▶ **Items from a data source**
++++++++++++++++++++

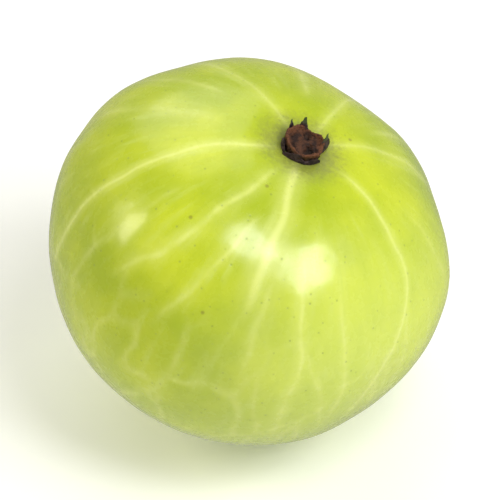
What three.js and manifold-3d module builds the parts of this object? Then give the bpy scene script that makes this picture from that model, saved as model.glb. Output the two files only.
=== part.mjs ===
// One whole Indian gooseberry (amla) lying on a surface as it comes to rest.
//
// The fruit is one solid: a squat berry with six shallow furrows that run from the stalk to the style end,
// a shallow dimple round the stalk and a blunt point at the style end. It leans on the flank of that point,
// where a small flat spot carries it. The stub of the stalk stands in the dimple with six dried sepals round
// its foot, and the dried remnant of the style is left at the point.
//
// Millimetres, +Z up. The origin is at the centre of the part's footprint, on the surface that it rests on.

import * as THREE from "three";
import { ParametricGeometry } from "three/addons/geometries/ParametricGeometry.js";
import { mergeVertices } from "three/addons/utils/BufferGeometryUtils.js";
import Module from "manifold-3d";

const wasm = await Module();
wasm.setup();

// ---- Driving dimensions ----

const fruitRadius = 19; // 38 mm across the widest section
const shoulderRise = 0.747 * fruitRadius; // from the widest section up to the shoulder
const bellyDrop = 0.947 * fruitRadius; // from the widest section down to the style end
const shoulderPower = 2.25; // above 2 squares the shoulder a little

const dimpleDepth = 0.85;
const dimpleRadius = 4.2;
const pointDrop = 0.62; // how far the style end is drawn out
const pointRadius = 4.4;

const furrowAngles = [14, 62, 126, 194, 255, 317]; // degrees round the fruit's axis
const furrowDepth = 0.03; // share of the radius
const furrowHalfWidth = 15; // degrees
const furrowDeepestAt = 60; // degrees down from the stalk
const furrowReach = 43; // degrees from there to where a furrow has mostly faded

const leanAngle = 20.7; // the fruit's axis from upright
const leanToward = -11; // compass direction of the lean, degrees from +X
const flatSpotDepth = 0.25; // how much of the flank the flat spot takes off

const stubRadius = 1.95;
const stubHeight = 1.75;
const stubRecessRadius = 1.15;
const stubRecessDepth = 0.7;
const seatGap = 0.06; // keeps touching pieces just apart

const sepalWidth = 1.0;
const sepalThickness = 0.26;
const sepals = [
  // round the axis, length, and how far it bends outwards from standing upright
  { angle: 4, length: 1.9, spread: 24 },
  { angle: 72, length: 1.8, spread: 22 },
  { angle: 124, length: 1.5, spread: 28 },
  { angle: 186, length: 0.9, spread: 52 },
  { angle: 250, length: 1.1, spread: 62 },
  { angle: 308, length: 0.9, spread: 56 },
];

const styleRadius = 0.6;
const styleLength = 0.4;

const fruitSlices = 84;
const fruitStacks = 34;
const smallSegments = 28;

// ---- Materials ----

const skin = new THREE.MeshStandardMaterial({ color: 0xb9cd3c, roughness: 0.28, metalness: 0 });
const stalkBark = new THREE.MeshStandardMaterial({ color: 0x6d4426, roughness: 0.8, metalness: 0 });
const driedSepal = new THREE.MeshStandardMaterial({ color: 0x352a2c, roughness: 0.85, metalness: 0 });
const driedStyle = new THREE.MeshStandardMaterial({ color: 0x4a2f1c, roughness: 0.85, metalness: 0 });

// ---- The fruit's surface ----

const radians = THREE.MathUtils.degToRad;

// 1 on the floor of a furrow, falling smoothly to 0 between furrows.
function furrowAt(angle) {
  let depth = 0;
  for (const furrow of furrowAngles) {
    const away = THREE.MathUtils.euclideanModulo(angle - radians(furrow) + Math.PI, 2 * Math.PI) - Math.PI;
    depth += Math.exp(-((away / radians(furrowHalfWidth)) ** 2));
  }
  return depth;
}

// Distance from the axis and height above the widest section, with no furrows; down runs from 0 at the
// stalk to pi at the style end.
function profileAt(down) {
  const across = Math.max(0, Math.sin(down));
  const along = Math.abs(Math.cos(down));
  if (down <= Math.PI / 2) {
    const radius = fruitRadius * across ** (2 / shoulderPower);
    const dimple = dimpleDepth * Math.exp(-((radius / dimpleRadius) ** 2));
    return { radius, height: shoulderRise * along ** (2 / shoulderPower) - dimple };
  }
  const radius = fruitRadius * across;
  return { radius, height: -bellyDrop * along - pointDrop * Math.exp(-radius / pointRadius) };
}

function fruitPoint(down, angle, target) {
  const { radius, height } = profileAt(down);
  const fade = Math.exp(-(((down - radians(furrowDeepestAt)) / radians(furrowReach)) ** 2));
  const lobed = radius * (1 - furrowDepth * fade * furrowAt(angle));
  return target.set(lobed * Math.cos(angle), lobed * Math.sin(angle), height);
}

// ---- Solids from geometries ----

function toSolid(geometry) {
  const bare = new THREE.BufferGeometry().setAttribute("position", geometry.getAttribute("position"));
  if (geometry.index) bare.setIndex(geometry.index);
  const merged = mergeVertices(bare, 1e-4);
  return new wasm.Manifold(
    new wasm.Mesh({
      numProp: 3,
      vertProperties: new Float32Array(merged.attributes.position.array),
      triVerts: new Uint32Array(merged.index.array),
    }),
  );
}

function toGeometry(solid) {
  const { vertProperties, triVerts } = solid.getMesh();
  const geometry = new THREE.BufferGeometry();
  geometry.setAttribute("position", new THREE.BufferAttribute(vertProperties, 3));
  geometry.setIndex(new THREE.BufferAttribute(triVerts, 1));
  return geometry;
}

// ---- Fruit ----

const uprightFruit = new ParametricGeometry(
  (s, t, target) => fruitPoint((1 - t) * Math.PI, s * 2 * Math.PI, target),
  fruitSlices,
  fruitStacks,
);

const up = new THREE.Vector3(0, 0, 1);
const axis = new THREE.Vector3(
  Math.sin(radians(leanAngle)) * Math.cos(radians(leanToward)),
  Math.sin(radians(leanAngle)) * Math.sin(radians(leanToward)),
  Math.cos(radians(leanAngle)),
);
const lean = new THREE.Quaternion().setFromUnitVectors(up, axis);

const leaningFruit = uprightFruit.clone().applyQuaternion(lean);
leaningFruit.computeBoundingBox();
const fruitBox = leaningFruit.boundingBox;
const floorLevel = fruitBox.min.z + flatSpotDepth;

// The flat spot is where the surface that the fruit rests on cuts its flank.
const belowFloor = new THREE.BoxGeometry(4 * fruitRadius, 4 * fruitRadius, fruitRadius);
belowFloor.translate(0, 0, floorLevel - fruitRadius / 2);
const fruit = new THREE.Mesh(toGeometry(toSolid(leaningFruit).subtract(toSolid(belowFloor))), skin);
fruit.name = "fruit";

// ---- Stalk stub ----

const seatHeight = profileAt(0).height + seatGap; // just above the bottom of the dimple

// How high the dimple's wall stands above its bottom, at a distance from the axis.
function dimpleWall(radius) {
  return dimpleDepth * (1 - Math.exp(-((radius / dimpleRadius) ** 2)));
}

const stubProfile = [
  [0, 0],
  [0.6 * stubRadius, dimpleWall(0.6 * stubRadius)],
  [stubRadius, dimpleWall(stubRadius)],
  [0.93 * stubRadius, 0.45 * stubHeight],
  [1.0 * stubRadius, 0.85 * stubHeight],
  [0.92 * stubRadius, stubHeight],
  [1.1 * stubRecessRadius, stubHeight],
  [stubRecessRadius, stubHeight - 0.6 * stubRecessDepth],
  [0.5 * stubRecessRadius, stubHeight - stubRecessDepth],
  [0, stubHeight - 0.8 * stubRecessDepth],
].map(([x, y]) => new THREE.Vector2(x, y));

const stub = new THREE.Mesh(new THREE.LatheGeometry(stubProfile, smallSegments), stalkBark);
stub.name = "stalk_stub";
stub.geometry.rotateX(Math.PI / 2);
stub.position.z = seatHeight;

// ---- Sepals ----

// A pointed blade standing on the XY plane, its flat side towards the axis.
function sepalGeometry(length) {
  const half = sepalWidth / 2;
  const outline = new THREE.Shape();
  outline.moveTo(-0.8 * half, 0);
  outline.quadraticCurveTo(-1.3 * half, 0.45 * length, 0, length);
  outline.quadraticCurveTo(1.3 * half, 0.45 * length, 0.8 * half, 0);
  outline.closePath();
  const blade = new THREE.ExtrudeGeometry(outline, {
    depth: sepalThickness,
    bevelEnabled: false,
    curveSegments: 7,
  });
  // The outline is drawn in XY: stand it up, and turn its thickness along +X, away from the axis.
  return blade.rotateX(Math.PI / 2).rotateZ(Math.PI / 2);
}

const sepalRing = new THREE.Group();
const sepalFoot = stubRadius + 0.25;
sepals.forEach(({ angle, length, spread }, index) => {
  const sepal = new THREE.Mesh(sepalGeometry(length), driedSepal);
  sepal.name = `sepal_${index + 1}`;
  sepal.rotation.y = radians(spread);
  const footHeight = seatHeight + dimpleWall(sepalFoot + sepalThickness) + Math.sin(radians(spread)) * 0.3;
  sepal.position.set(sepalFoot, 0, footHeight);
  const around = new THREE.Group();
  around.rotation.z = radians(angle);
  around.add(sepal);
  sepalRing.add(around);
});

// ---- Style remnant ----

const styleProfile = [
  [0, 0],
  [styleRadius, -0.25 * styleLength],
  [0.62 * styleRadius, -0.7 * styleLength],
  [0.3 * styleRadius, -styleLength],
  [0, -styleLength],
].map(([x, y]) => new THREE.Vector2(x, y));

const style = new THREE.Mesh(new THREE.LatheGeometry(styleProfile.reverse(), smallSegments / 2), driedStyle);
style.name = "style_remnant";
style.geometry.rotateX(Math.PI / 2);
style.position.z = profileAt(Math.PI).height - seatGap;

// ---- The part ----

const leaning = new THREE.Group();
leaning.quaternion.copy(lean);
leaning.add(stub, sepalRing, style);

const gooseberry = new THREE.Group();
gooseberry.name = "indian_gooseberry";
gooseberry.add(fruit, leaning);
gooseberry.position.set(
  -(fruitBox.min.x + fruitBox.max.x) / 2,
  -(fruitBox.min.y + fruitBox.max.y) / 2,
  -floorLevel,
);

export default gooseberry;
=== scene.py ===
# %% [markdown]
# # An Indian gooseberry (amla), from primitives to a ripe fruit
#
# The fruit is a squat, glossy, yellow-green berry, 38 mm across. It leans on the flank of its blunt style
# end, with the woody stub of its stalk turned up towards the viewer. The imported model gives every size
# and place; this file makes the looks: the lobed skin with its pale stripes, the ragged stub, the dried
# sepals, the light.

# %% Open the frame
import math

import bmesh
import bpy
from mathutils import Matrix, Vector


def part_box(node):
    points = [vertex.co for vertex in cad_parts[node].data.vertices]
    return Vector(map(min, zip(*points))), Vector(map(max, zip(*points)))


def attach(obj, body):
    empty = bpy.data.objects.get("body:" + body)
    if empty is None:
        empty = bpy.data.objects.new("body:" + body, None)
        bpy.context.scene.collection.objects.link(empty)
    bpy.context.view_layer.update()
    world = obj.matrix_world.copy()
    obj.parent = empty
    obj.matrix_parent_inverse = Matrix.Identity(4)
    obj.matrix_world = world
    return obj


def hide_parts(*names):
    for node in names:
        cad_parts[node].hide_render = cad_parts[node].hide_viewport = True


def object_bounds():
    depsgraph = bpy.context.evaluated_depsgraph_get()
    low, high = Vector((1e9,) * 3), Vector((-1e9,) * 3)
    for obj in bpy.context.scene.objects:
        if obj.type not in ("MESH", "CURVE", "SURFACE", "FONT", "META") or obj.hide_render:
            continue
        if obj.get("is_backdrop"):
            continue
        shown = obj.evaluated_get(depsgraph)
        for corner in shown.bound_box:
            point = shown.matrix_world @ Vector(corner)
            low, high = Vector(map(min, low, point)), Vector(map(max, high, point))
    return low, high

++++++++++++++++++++

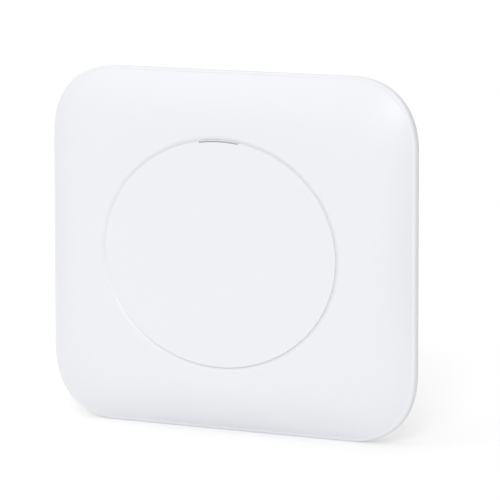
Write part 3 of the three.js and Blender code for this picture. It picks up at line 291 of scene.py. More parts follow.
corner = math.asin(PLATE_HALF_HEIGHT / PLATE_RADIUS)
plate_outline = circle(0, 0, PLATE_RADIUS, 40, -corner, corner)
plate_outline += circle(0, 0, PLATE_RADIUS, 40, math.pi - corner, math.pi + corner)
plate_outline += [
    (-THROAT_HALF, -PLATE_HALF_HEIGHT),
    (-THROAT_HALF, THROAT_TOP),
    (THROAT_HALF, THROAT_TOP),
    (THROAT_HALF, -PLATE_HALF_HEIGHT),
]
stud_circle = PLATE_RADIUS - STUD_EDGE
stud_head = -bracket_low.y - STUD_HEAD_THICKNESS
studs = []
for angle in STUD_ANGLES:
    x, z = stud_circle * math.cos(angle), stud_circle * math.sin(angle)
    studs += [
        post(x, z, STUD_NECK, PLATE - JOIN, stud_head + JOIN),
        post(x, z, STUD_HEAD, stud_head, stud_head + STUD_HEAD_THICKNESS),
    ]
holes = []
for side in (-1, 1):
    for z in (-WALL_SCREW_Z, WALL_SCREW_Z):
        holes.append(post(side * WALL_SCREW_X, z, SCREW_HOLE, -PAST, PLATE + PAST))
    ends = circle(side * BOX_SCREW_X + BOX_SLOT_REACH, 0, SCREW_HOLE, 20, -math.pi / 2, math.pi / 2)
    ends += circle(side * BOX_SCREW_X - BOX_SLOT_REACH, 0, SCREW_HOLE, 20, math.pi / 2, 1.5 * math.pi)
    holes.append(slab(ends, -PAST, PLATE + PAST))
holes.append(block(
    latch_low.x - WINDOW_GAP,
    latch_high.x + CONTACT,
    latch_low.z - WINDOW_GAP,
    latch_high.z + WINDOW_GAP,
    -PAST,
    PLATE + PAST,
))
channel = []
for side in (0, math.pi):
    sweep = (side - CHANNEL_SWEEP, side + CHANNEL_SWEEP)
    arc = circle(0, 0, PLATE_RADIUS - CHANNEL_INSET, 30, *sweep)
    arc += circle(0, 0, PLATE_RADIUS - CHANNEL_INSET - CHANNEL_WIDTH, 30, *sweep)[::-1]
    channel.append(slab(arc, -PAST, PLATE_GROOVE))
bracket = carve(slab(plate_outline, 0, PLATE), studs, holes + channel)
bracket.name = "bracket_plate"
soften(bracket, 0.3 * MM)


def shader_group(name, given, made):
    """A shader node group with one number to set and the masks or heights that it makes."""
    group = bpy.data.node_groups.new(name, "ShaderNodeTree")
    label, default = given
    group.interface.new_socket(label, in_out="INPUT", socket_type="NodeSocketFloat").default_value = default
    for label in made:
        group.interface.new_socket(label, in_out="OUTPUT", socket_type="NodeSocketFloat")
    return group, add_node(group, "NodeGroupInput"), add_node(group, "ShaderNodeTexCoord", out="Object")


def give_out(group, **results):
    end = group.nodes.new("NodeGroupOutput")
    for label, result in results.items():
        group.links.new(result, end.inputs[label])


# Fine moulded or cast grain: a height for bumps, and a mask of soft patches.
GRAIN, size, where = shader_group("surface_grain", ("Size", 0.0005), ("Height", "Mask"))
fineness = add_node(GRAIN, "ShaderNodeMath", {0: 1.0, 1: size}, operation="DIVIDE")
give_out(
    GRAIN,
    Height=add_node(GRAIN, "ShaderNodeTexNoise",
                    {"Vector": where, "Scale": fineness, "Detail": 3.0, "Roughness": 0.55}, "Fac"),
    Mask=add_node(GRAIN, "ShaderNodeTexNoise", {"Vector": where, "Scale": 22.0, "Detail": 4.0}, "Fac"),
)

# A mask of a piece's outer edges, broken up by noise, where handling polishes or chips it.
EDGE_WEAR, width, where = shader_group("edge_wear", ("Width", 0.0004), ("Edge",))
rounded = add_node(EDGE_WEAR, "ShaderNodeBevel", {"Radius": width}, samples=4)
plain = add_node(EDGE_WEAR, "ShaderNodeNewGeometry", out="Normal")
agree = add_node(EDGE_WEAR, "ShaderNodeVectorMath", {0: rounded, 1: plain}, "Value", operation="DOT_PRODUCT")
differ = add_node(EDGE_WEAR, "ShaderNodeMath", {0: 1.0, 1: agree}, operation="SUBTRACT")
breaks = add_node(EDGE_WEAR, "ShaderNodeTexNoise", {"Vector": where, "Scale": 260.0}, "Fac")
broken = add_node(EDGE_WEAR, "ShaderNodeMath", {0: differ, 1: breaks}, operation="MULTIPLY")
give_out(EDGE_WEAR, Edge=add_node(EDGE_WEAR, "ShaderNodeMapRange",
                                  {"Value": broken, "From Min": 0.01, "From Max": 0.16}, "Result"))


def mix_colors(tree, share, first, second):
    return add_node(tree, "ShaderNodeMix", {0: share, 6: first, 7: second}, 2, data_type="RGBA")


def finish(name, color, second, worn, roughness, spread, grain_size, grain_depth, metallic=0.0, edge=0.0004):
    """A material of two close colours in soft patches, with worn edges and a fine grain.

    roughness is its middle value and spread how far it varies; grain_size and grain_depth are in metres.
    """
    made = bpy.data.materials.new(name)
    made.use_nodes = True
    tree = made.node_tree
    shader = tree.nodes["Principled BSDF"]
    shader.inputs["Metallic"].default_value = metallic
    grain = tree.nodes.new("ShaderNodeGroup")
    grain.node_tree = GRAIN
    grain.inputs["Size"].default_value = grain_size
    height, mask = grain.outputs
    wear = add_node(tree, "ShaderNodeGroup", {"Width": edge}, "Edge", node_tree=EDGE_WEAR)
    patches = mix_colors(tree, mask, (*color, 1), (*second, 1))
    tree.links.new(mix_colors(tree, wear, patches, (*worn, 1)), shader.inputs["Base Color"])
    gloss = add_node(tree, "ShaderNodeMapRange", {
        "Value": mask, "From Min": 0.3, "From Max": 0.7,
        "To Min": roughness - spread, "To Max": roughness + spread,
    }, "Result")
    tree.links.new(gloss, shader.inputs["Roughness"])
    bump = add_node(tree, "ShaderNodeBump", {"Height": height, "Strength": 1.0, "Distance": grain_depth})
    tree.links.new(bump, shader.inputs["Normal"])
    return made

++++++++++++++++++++

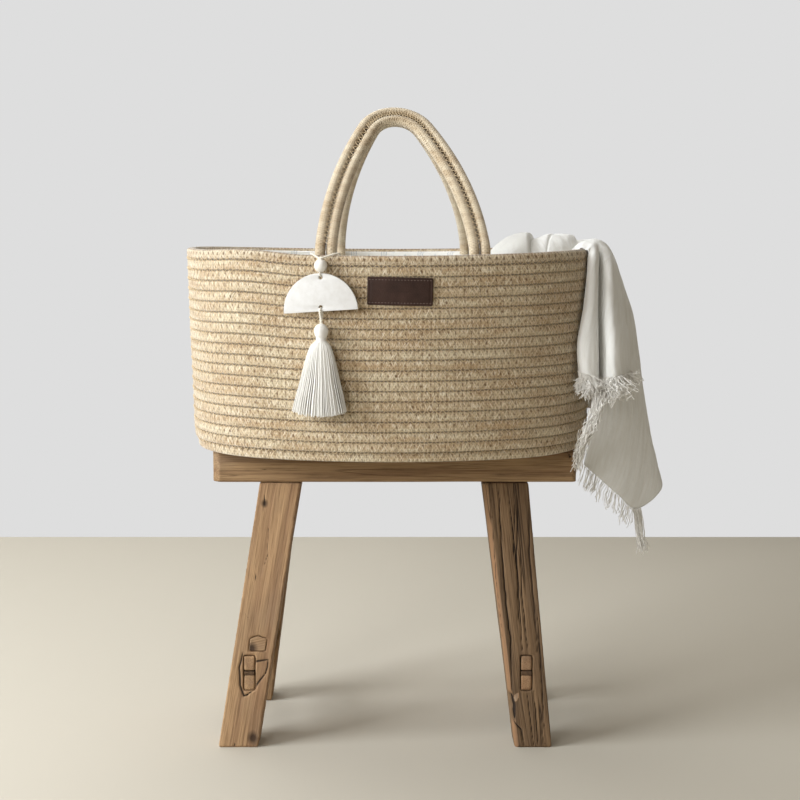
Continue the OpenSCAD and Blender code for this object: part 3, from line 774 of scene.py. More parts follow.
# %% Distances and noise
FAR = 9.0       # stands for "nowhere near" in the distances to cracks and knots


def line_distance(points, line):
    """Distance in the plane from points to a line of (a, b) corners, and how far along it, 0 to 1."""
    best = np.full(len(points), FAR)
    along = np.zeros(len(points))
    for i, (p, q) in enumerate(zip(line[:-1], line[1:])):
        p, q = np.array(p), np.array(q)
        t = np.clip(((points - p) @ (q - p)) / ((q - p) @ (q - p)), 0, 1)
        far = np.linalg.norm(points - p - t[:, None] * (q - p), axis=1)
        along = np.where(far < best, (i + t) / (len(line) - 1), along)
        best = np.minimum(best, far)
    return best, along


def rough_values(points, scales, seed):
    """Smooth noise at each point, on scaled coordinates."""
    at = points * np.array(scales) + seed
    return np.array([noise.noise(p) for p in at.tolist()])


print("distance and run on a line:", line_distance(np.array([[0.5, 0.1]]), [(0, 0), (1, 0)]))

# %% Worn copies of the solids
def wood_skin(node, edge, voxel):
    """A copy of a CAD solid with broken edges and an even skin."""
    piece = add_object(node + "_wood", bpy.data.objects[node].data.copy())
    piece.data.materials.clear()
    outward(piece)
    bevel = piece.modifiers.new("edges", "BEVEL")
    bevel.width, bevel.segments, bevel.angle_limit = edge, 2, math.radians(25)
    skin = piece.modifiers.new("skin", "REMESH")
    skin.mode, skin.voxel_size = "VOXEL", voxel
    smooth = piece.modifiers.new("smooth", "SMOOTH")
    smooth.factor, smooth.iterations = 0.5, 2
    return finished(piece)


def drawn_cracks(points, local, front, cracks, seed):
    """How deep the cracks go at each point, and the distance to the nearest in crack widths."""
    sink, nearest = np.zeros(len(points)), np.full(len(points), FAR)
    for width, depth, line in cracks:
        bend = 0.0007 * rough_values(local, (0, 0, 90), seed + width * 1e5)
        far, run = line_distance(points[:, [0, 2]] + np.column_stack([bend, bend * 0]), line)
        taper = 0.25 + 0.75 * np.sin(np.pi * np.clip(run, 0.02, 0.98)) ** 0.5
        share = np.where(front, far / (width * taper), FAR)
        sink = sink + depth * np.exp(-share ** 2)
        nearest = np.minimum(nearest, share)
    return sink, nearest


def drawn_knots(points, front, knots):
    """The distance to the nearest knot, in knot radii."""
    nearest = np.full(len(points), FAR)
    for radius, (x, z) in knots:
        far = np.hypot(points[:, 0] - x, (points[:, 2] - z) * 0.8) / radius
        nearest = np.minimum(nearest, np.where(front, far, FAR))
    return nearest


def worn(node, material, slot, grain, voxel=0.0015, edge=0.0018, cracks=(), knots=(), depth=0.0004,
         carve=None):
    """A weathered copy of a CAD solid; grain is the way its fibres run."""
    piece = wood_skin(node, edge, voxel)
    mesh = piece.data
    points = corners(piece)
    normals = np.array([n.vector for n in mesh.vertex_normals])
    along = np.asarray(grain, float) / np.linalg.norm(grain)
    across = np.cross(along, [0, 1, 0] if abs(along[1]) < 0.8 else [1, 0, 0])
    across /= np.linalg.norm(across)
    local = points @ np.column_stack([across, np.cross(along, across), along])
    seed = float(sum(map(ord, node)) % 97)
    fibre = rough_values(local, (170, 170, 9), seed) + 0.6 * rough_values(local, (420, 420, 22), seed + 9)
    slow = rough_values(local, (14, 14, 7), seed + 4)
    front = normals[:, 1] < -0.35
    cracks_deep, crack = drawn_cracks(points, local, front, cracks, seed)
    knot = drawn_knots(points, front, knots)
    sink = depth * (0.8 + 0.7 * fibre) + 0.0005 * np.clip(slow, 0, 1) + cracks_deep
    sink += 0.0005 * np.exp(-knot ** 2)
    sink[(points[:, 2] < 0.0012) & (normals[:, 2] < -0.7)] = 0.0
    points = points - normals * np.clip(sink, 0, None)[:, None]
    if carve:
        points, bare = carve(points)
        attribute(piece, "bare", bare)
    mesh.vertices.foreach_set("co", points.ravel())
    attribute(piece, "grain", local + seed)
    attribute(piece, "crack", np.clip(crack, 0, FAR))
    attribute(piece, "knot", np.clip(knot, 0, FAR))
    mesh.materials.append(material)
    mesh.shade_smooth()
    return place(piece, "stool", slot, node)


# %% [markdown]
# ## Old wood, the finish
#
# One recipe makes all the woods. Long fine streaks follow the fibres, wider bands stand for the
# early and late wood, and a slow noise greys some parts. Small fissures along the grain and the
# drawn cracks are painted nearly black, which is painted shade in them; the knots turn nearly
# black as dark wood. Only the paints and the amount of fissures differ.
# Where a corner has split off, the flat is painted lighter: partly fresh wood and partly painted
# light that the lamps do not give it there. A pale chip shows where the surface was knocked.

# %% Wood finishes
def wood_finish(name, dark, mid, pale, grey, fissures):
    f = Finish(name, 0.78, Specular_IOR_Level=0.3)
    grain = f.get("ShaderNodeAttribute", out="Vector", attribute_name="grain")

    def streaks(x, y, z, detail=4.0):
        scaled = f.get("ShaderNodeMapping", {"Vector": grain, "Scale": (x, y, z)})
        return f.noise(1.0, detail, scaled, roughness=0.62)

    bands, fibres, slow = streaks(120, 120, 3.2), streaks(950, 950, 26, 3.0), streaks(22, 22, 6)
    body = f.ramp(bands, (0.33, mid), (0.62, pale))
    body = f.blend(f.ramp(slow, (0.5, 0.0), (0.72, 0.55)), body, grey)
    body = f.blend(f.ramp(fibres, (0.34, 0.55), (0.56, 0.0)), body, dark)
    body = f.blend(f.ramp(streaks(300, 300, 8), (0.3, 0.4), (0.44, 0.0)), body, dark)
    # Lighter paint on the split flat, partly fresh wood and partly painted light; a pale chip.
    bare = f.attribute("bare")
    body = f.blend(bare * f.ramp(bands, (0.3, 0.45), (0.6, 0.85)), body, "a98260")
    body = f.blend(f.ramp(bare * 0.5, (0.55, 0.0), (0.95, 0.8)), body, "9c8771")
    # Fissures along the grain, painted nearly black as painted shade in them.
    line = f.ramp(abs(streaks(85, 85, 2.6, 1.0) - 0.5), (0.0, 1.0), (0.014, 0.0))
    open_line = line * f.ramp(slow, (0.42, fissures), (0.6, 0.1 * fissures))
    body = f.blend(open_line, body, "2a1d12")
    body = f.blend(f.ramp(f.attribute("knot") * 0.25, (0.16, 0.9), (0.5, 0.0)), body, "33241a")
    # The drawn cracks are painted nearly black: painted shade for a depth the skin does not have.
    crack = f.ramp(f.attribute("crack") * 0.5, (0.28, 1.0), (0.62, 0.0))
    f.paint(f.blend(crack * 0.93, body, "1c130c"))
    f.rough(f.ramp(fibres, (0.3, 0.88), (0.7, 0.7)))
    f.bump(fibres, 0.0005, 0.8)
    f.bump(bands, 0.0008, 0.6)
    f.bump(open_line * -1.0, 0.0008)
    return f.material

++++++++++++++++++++

▶ **Your instructions**
Only the lines from the one with "What three.js and" up to the one with "it rests on." should be repeated, both included, exactly as they appear.

▶ **Solved exercise**
What three.js and manifold-3d module builds the parts of this object? Then give the bpy scene script that makes this picture from that model, saved as model.glb. Output the two files only.
=== part.mjs ===
// One whole Indian gooseberry (amla) lying on a surface as it comes to rest.
//
// The fruit is one solid: a squat berry with six shallow furrows that run from the stalk to the style end,
// a shallow dimple round the stalk and a blunt point at the style end. It leans on the flank of that point,
// where a small flat spot carries it. The stub of the stalk stands in the dimple with six dried sepals round
// its foot, and the dried remnant of the style is left at the point.
//
// Millimetres, +Z up. The origin is at the centre of the part's footprint, on the surface that it rests on.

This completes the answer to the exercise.